# 45 Foot Bulkhead Flatcar



## yutzk (Jan 2, 2008)

Heres another new project im working on. waiting on some stuff to make other parts to come in for building more gons ( not all for myself!) so i figured id start on a bulkhead flat.

Norfolk Southern is the primary user of these 45 foot bulkhead flats. You'll notice in the prototype photo its got smaller bulkheads on it than normal and the car itself is short.

The 2nd pic is progress as of tonight. Will paint it and decal it to be NS 111443 when complete. May make more depending on how these come out!


----------



## NTCGRR (Jan 2, 2008)

I always wondered why they cut those low?? You would think they can use it for more things if left high up????


----------



## Nicholas Savatgy (Dec 17, 2008)

*Ive seen these hear in NY they are cool lookin cars i like and thats all that matters HE HE HE Good job Kevin keep up the good work...............







*


----------



## bnsfconductor (Jan 3, 2008)

Marty, 
Just my personal observation but I think these cars are used primarily for steel loads. Here in Seattle (Nucor Steel) we have a recycling mill that produces a lot of rebar and some sheet steel. Most of the metal is shipped by flatcar or gondola. I think that these short bulkhead cars are cut down for the original height, I could be wrong. It's mainly to prevent a shifting load with all the steel. TTX also has a large fleet of these cars. The capacity of the cars is reached quite quickly with loaded steel. They also ship on 90' flatcars what when empty have a quite visible arch in the frame, much like the Accurcraft model. 
Craig


----------



## Dr G (Jan 16, 2008)

Great car, are you building from plans? I really like shorter modern cars--easier on the tighter radius curves. The car just looks HEAVY, and your model has that look already. Can't wait to see progress photos. 

Matt


----------



## yutzk (Jan 2, 2008)

No plans man...just pictures!!!!!


Seriously though im building using the pic I posted of the prototype and some other closer up bulkhead part shots.

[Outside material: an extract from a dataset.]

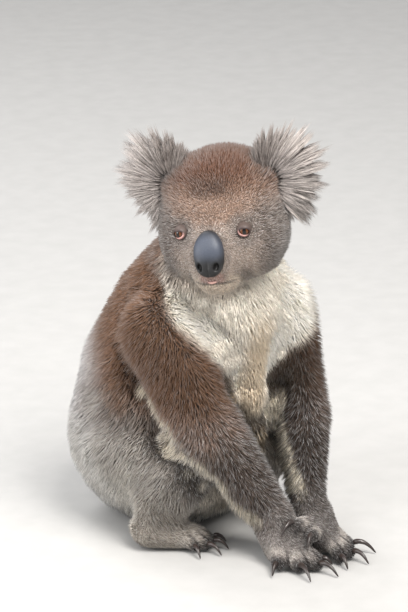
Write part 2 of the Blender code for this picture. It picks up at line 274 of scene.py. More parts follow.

Its going to take me a while to get the first one done, but like the gons ive been making itll cut time in half for more.....Might not do another one right away and instead focus on some other cars.


----------



## cvngrr (Apr 28, 2008)

I saw one of these today! Nice work so far.


----------



## fsfazekas (Feb 19, 2008)

Keep us posted on the progress these look cool!


----------



## m ledley (Jan 18, 2009)

heavy loads can only be stacked to load limit-hence low ends


----------



## aceinspp (Jan 2, 2008)

Depending what is loaded you may have even less on board to comply with the weight restrictions of the car. Have seen these cars loaded with solid lead or steel ingot. Later RJD


----------



## yutzk (Jan 2, 2008)

Heres the finished product at this point. Needs decals yet but otherwise its good!


----------



## Nicholas Savatgy (Dec 17, 2008)

Can have a few PLEASE................


----------



## yutzk (Jan 2, 2008)

Posted By Nicholas Savatgy on 18 Jul 2009 07:52 PM 


Can have a few PLEASE................









We'll see sir...I owe Ricky at Modern Rails two gondolas of mine first before I start making anything else for myself. I think ill be making a coil car first thought but we shall see!


----------



## Nicholas Savatgy (Dec 17, 2008)

You think my 89ft trailer trains are cool ..... wait for my coil cars oooooooooooooooo will be sweet........... CSX BEING WORKED ON As WE SPEEK BY ME..........


----------